- Teaming Agreement Ruled an Unenforceable “Agreement to Agree” by Virginia Federal Court
- June 20, 2013 | Authors: Terence Murphy; Karla J. Soloria
- Law Firm: Kaufman & Canoles A Professional Corporation - Norfolk Office
On April 3, 2013, the U.S. District Court for the Eastern District of Virginia decided a case with significant implications for contractors considering a teaming agreement to pursue a government contract. In Cyberlock Consulting, Inc. v. Information Experts, Inc., the Court refused to enforce a teaming agreement between a proposed prime contractor, Information Experts (“IE”) and IE’s proposed subcontractor, Cyberlock Consulting (“Cyberlock”). The Court concluded that the teaming agreement was merely an “agreement to agree” and not an enforceable contract.
In Cyberlock, the parties executed a teaming agreement in connection with IE’s proposal seeking an Office of Personnel Management prime contract and to establish the basis for a subcontract between IE and Cyberlock. The agreement included terms often used in teaming agreements including: (1) in the event IE is awarded a prime contract, IE agrees to execute a subcontract with Cyberlock; (2) IE will perform 51% of the scope of work with Cyberlock performing 49%; and (3) the agreement would terminate if the parties failed to agree on a subcontract after good faith negotiations.
Despite this language, the Court decided that the agreement was not an enforceable contract, but instead merely an “agreement to agree.” At most, the parties agreed to negotiate in good faith to enter a future subcontract — a type of agreement unenforceable under Virginia law. Cyberlock signals that a Court will not enforce a teaming agreement that does not include the details of the anticipated subcontract and clearly indicate an intent to bind the parties.

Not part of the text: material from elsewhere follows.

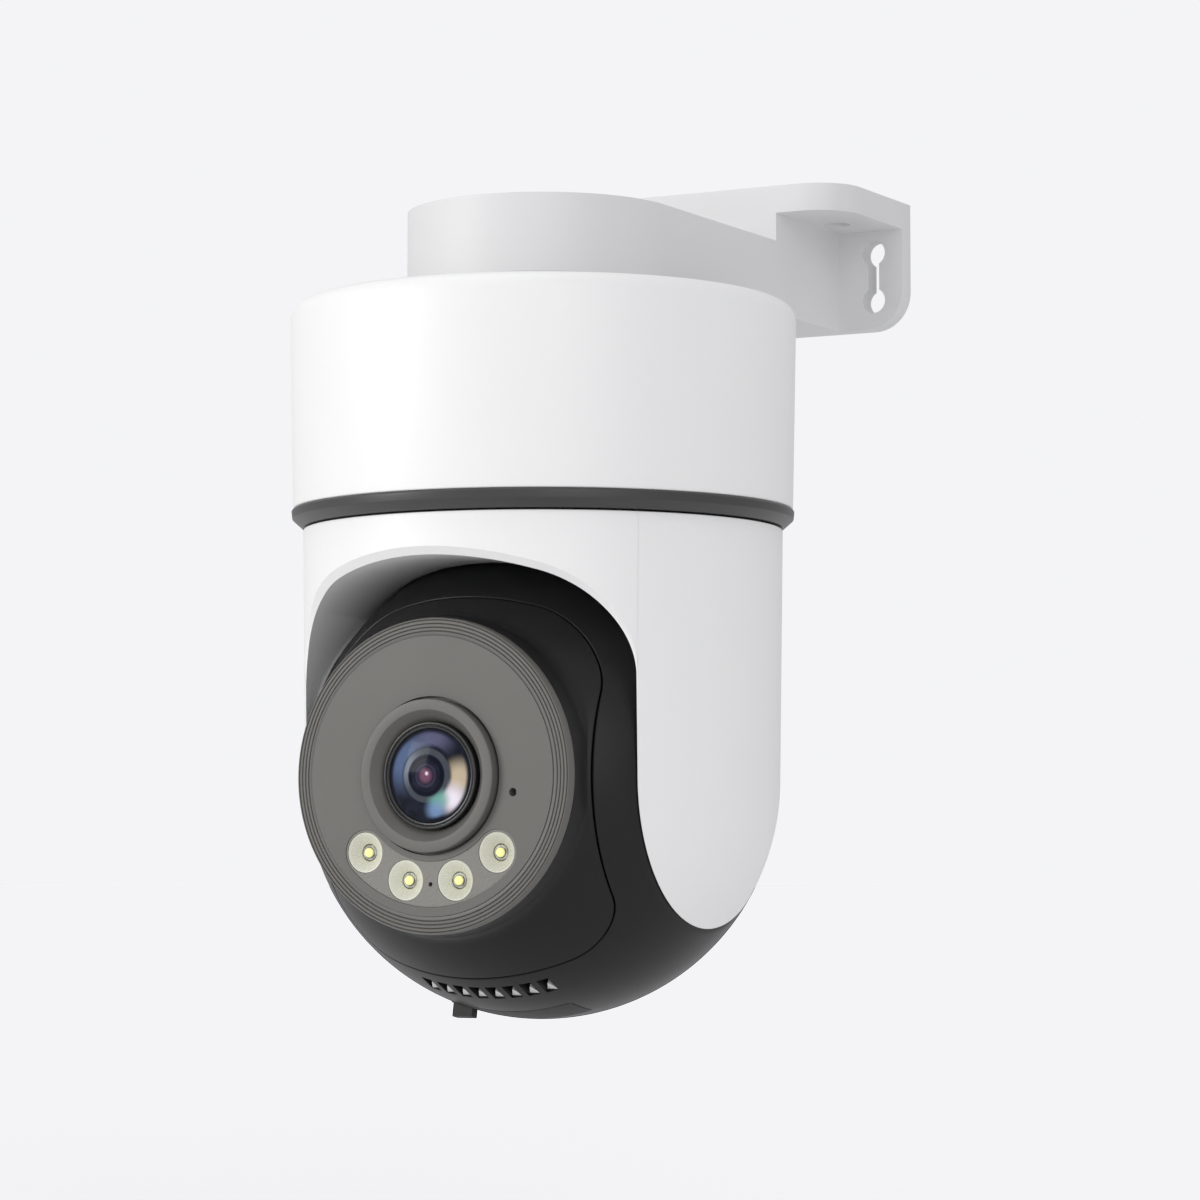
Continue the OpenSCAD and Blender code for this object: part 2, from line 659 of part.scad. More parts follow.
module face_plate() color(face_grey) at_tilt() translate([0, -face_y + face_t, 0])
    face_forward() difference() {
        rotate_extrude($fn = 120) polygon(concat(
            [[recess_r, 0], [face_r, 0], [face_r, face_t - 0.5]],
            [for (i = [0:3]) for (p = [[27.4, 0.42], [27.0, 0.2], [26.95, 0.42]])
                [p[0] - i * 0.75, face_t - p[1] + 0.02 * i]],
            [[24.6, face_t - 0.2], [24.5, face_t], [recess_r, face_t]]));
        translate([0, 0, -1]) linear_extrude(face_t + 2) window_2d(0);
        translate([mic_at[0], mic_at[1], -1]) cylinder(r = 0.6, h = face_t + 2, $fn = 24);
    }

module lens_collar() color(face_grey) at_tilt() translate([0, -face_y, 0]) face_forward()
    rotate_extrude($fn = 96) polygon([[recess_r - 0.1, 0], [collar_r, 0],
        [collar_r, collar_h - 0.3], [collar_r - 0.3, collar_h], [recess_r, collar_h],
        [9.7, -2.2], [9.7, -5], [recess_r - 0.1, -5]]);

module lens_retaining_ring() color(black) at_tilt() translate([0, -face_y, 0])
    face_forward() rotate_extrude($fn = 96) polygon([[glass_r + 0.1, -5], [9.6, -5],
        [9.6, -1.3], [9.2, -0.9], [8.5, -1.2], [glass_r + 0.1, -2.2]]);

module front_glass() color([0.25, 0.3, 0.45, 0.6]) at_tilt()
    translate([0, -face_y, 0]) face_forward() {
        dome_r = 11;
        intersection() {
            translate([0, 0, -1 - dome_r]) sphere(r = dome_r, $fn = 96);
            translate([0, 0, -4.6]) cylinder(r = glass_r, h = 5);
        }
    }

module lens_barrel() color(black) at_tilt() translate([0, -face_y, 0]) face_forward()
    rotate_extrude($fn = 96) polygon([[3.5, -5.8], [7.7, -5.1], [9.4, -5.1], [9.4, -8],
        [6, -8.4], [6, -16], [2.4, -16], [2.4, -8], [3.5, -7]]);

module lens_pupil() color([0.35, 0.12, 0.2]) at_tilt() translate([0, -face_y, 0])
    face_forward() translate([0, 0, -9.8]) rotate_extrude($fn = 48)
        polygon([[0, 0], [2.4, 0], [2.4, 1.2], [1.6, 1.6], [0, 1.8]]);

module lens_holder() color(black) at_tilt() difference() {
    translate([0, holder_y, 0]) face_forward() union() {
        translate([-8, -8, 0]) cube([16, 16, 5]);
        cylinder(r = 8, h = 11);
    }
    translate([0, holder_y + 1, 0]) face_forward() cylinder(r = 6.1, h = 20);
    // slideway for the filter, open at one side
    translate([-8.8, holder_y - 4.4, -4.2]) cube([17.8, 1.2, 8.4]);
}

module image_sensor() color([0.2, 0.25, 0.3]) at_tilt()
    translate([-3.4, holder_y - 1.2, -2.6]) cube([6.8, 1.2, 5.2]);

module sensor_board() color(board_green) at_tilt()
    translate([-15, holder_y, -13]) cube([30, 1.4, 26]);

module led_board() color(board_green) at_tilt() translate([0, -face_y + face_t + 3.6, 0])
    face_forward() linear_extrude(1.2) window_2d(0.8);

module led_emitters() color([0.95, 0.9, 0.45]) at_tilt() at_leds()
    translate([0, -face_y + face_t + 2.4, 0]) face_forward() {
        translate([-1.75, -1.75, 0]) cube([3.5, 3.5, 0.7]);
        translate([0, 0, 0.6]) intersection() {
            sphere(r = 1.3, $fn = 32);
            cylinder(r = 2, h = 2);
        }
    }

module led_reflectors() color([0.9, 0.9, 0.8]) at_tilt() at_leds()
    translate([0, -face_y + face_t + 2.4, 0]) face_forward() rotate_extrude($fn = 48)
        polygon([[2.6, 0], [3.5, 0], [3.5, 3.2], [3.3, 3.2], [2.6, 1.0]]);

module led_window() color([0.6, 0.6, 0.55, 0.5]) at_tilt()
    translate([0, -face_y + 1.0, 0]) face_forward() linear_extrude(0.8) window_2d(-0.05);

module microphone() color(steel) at_tilt()
    translate([mic_at[0] - 1.5, -face_y + face_t + 0.1, mic_at[1] - 2]) cube([3, 1.1, 4]);

module light_sensor() color([0.3, 0.3, 0.32]) at_tilt()
    translate([0, -face_y + face_t + 2.4, -led_ring_r]) face_forward() {
        translate([-0.8, -0.8, 0]) cube([1.6, 1.6, 0.8]);
        translate([0, 0, 0.8]) cylinder(r = 0.6, h = 0.5, $fn = 24);
    }

module main_board() color(board_green) at_tilt() translate([-22, board_y, -15])
    cube([42, 1.6, 30]);

module board_spacers() color(steel) at_tilt() for (x = [-13, 13]) for (z = [-11, 11])
    translate([x, holder_y + 1.4, z]) rotate([-90, 0, 0])
        cylinder(r = 1.6, h = board_y - holder_y - 1.4, $fn = 24);

module heat_sink() color(steel) at_tilt() translate([-14, board_y + 1.6, -14]) {
    cube([16, 1.2, 16]);
    for (i = [0:5]) translate([i * 3, 1, 0]) cube([1, 3, 16]);
}

module speaker() color(rubber_black) at_tilt() rotate([-vent_aim - 2, 0, 0])
    translate([0, 0, -inner_r + 3.2]) {
        cylinder(r = 6.5, h = 3);
        translate([0, 0, 3]) cylinder(r = 4, h = 1.6);
    }

module card_socket() color(steel) at_tilt() rotate([-cap_aim, 0, 0])
    translate([-11.2, -2.2, -ball_r + 7.2]) cube([12, 2.4, 12]);

module wifi_antenna() color(board_green) at_tilt()
    translate([-head_x + shell_t + 0.05, 9, -10]) cube([0.8, 12, 20]);

module at_tilt_drive() translate([0, tilt_centres, 0]) children();
module at_tilt_ears() for (z = [-tilt_ear, tilt_ear]) translate([0, 0, z]) children();

module tilt_motor() color(steel) at_tilt() at_tilt_drive() {
    translate([4, 0, 0]) sideways() cylinder(r = tilt_can_r, h = 15);
    difference() {
        union() {
            translate([19, -3, -tilt_ear]) cube([0.8, 6, 2 * tilt_ear]);
            at_tilt_ears() translate([19, 0, 0]) sideways() cylinder(r = 3, h = 0.8);
        }
        at_tilt_ears() translate([18, 0, 0]) sideways() cylinder(r = 1, h = 3, $fn = 24);
    }
    translate([18.9, 0, 0]) sideways() cylinder(r = 1, h = 9.6, $fn = 24);
}

module tilt_motor_screws() color(steel) at_tilt() at_tilt_drive() at_tilt_ears()
    translate([18.1, 0, 0]) rotate([0, -90, 0]) screw(1.7, 0.9, 0.75, 5);

module tilt_axle() color(steel) at_tilt() difference() {
    union() {
        translate([-cheek_x - 4.4, 0, 0]) sideways() cylinder(r = axle_r, h = 11.6);
        translate([-head_x + 6, 0, 0]) sideways() cylinder(r = 6.5, h = 1.4);
    }
    translate([-60, 0, 0]) sideways() cylinder(r = 2.4, h = 60);
}

module tilt_bush() color(nylon) at_tilt() {
    translate([head_x - 5, 0, 0]) sideways() ring(tilt_bush_r, spindle_r + run, 5);
    translate([head_x - 6, 0, 0]) sideways() ring(tilt_bush_r + 1.6, spindle_r + run, 1);
}

// ---- pieces that move on their own ----
module pan_pinion() color(nylon) at_pan() translate([pan_centres, 0, gear_z - 0.4])
    difference() {
        linear_extrude(gear_t + 0.6) rotate(180 / pinion_teeth)
            gear_outline(pinion_teeth, pan_module, 0.16);
        translate([0, 0, -1]) cylinder(r = 1.2 + run, h = 8, $fn = 24);
    }

module tilt_pinion() color(nylon) at_tilt() at_tilt_drive()
    translate([tilt_gear_x - 0.3, 0, 0]) difference() {
        rotate([90, 0, 90]) linear_extrude(tilt_gear_t + 0.6)
            rotate(180 / pinion_teeth) gear_outline(pinion_teeth, tilt_module, 0.16);
        translate([-1, 0, 0]) sideways() cylinder(r = 1 + run, h = 8, $fn = 24);
    }

module service_cap() color(rubber_black) at_tilt() {
    intersection() {
        difference() {
            sphere(r = ball_r, $fn = 120);
            sphere(r = ball_r - cap_t, $fn = 120);
        }
        cap_block(-0.1, 6);
    }
    // plug that grips the mouth of the box, and the pull tab
    rotate([-cap_aim, 0, 0]) {
        translate([cap_low_x + 1.2, -cap_w / 2 + 1.2, -ball_r + cap_t + 0.4])
            cube([cap_high_x - cap_low_x - 2.4, cap_w - 2.4, 1.4]);
        translate([cap_low_x + 0.4, -0.9, -ball_r - 0.4]) cube([4, 1.8, 4.2]);
    }
}

module reset_button() color([0.85, 0.85, 0.85]) at_tilt() rotate([-cap_aim, 0, 0])
    translate([button_x, 0, -ball_r + 4.4]) {
        cylinder(r = 1.2, h = 4.2, $fn = 32);
        translate([0, 0, 3.2]) cylinder(r = 1.9, h = 1, $fn = 32);
    }

module ir_filter() color([0.6, 0.2, 0.25, 0.6]) at_tilt()
    translate([-8.6, holder_y - 4.1, -3.9]) difference() {
        cube([14.6, 0.6, 7.8]);
        translate([3.5, -1, 3.9]) rotate([-90, 0, 0]) cylinder(r = 2.6, h = 3);
    }

wall_bracket();
bracket_screws();
drum_housing();
drum_base();
drum_seal();
base_screws();
trim_ring();
cable_gland();
pan_bush();
pan_motor();
pan_motor_screws();
power_board();
power_parts();
board_screws();
fork_housing();
pan_hub();
hub_screws();
pan_gear();
hub_retainer();
cheek_cover_left();
cheek_cover_right();
cheek_screws();
tilt_spindle();
tilt_gear();
axle_bush();
head_rear_shell();
head_front_cover();
head_seal();
head_screws();
face_plate();
lens_collar();
lens_retaining_ring();
front_glass();
lens_barrel();
lens_pupil();
lens_holder();
image_sensor();
sensor_board();
led_board();
led_emitters();
led_reflectors();
led_window();
microphone();
light_sensor();
main_board();
board_spacers();
heat_sink();
speaker();
card_socket();
wifi_antenna();
tilt_motor();
tilt_motor_screws();
tilt_axle();
tilt_bush();
pan_pinion();
tilt_pinion();
service_cap();
reset_button();
ir_filter();
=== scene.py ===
import json
from math import acos, asin, atan2, cos, degrees, pi, radians, sin, sqrt, tan

import bmesh
import bpy
import numpy as np
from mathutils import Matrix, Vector


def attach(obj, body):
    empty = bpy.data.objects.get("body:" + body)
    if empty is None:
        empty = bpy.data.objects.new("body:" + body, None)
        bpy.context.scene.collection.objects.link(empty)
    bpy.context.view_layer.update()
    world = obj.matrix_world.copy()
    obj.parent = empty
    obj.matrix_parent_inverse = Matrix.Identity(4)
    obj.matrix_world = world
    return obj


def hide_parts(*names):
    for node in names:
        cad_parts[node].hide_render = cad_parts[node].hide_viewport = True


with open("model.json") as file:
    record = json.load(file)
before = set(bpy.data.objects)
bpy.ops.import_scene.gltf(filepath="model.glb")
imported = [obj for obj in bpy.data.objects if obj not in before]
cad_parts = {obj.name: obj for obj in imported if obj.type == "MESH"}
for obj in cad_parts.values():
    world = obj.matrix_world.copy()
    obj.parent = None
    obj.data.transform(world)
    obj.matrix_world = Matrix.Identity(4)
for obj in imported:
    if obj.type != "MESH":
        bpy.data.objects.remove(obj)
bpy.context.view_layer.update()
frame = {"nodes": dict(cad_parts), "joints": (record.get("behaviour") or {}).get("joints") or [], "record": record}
joints = {j["name"]: j for j in frame["joints"]}
panPoint = Vector(joints["pan"]["pos_m"])      # pan axis, at the drum's lower rim
tiltPoint = Vector(joints["tilt"]["pos_m"])    # centre of the ball
mm = 0.001
print("frame loaded:", len(frame["nodes"]), "nodes")


# modelling helpers: pieces are drawn in millimetres round their own centre

def deselect():
    if bpy.context.object and bpy.context.object.mode != "OBJECT":
        bpy.ops.object.mode_set(mode="OBJECT")
    bpy.ops.object.select_all(action="DESELECT")


def pick(obj):
    deselect()
    obj.select_set(True)
    bpy.context.view_layer.objects.active = obj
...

The extent to which Cyberlock will affect the interpretation of teaming agreements remains uncertain because Cyberlock has appealed the case. Nonetheless, Cyberlock could limit contractors’ ability to rely on teaming agreements if the ruling is upheld. This case reinforces the need for contractors to draft teaming agreements carefully to be sure the agreement will be enforced should a dispute arise between the parties.